--- begin COLLECTED DATA ---
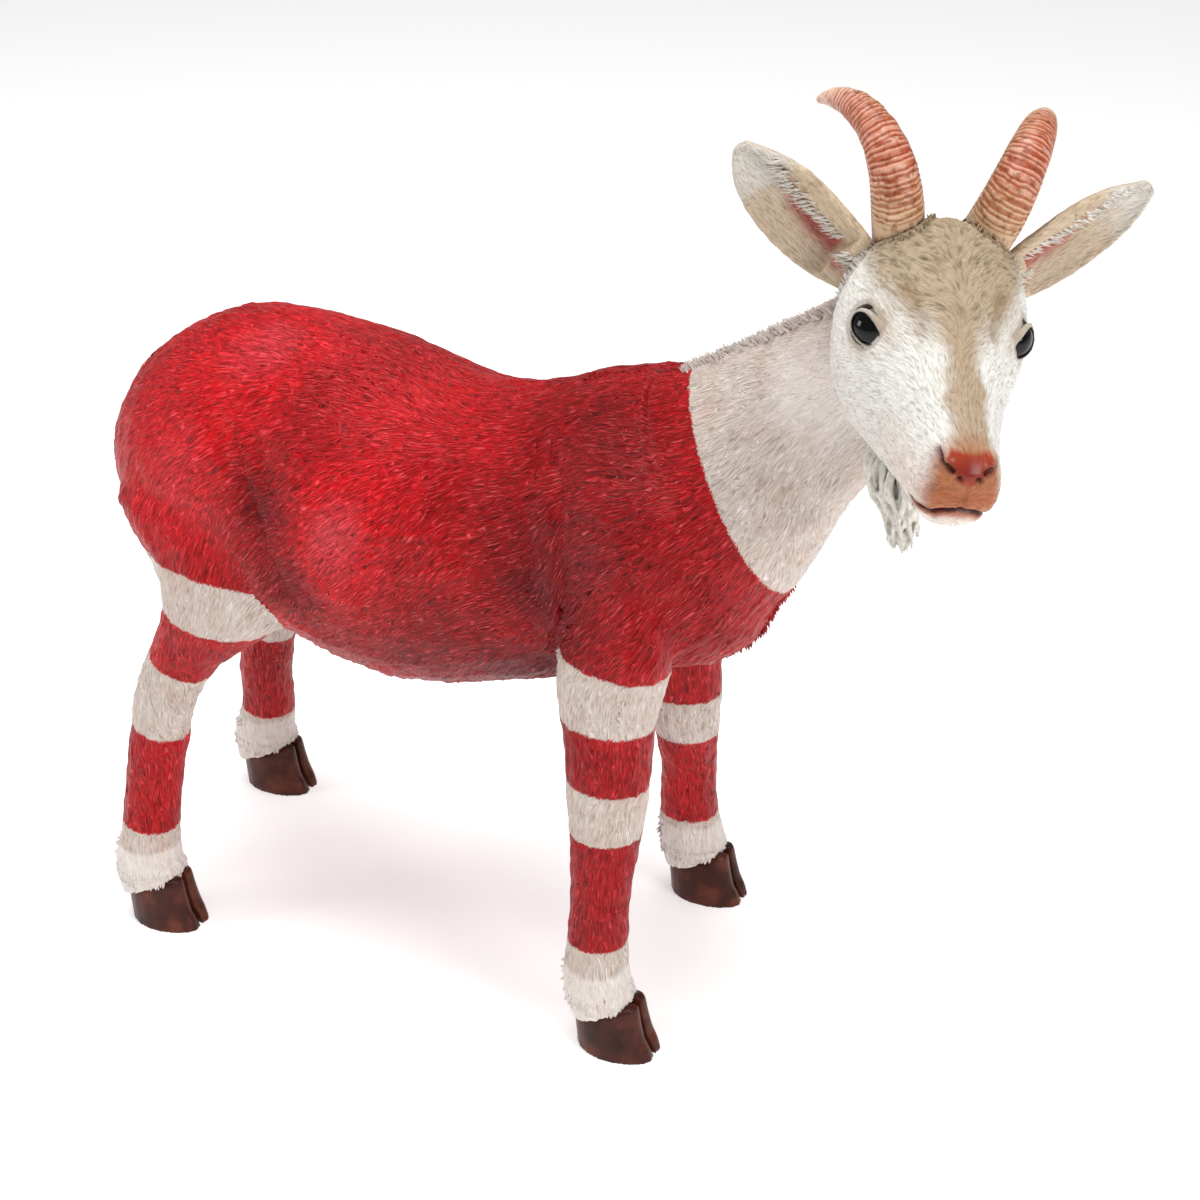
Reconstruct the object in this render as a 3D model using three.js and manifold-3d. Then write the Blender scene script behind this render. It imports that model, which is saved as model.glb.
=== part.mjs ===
// Life-size standing goat statue with its head turned to its right: a hollow cast resin
// torso in two halves, hollow neck and head castings, solid legs cast round bent steel
// rods, separate hooves, horns, ears, beard and tail, and glass eyes.
//
// Millimetres. +X runs to the chest, +Y to the goat's left, +Z up, and the soles are on z = 0.
// The origin is under the middle of the whole statue's box.
import * as THREE from 'three';
import { mergeVertices } from 'three/addons/utils/BufferGeometryUtils.js';
import Module from 'manifold-3d';

const wasm = await Module();
wasm.setup();

// ---------------------------------------------------------------- driving dimensions

const TRUNK_LENGTH = 580; // rump to chest
const TRUNK_WIDTH = 272; // across the belly
const TRUNK_DEPTH = 262; // back to belly at the deepest rib
const AXIS_HEIGHT = 377; // ground to the middle of the deepest rib
const NECK_LENGTH = 200; // neck joint to the middle of the skull's back
const NECK_RISE = 44; // degrees that the neck climbs
const HEAD_LENGTH = 200; // poll to nose
const HEAD_TURN = -61; // degrees that the head looks to the goat's right
const HEAD_NOD = 18; // degrees that the nose points down
const HEAD_TILT = -8; // degrees that the head leans over its own length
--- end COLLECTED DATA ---
* DIRECTION: Please restate the whole listing word for word.

* RESPONSE TO THE TASK:
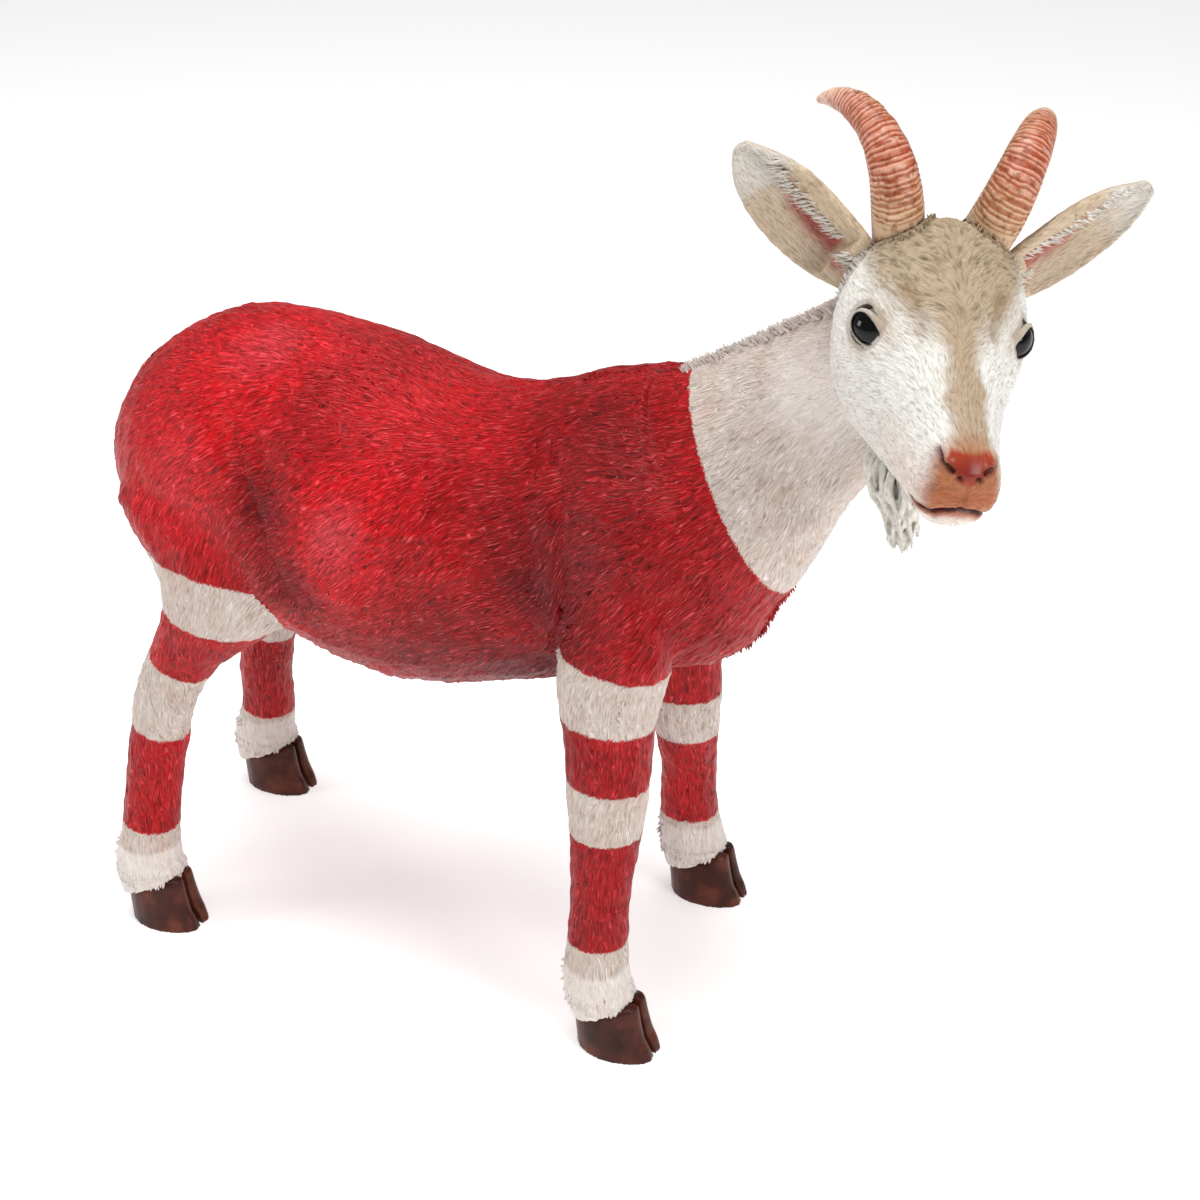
Reconstruct the object in this render as a 3D model using three.js and manifold-3d. Then write the Blender scene script behind this render. It imports that model, which is saved as model.glb.
=== part.mjs ===
// Life-size standing goat statue with its head turned to its right: a hollow cast resin
// torso in two halves, hollow neck and head castings, solid legs cast round bent steel
// rods, separate hooves, horns, ears, beard and tail, and glass eyes.
//
// Millimetres. +X runs to the chest, +Y to the goat's left, +Z up, and the soles are on z = 0.
// The origin is under the middle of the whole statue's box.
import * as THREE from 'three';
import { mergeVertices } from 'three/addons/utils/BufferGeometryUtils.js';
import Module from 'manifold-3d';

const wasm = await Module();
wasm.setup();

// ---------------------------------------------------------------- driving dimensions

const TRUNK_LENGTH = 580; // rump to chest
const TRUNK_WIDTH = 272; // across the belly
const TRUNK_DEPTH = 262; // back to belly at the deepest rib
const AXIS_HEIGHT = 377; // ground to the middle of the deepest rib
const NECK_LENGTH = 200; // neck joint to the middle of the skull's back
const NECK_RISE = 44; // degrees that the neck climbs
const HEAD_LENGTH = 200; // poll to nose
const HEAD_TURN = -61; // degrees that the head looks to the goat's right
const HEAD_NOD = 18; // degrees that the nose points down
const HEAD_TILT = -8; // degrees that the head leans over its own length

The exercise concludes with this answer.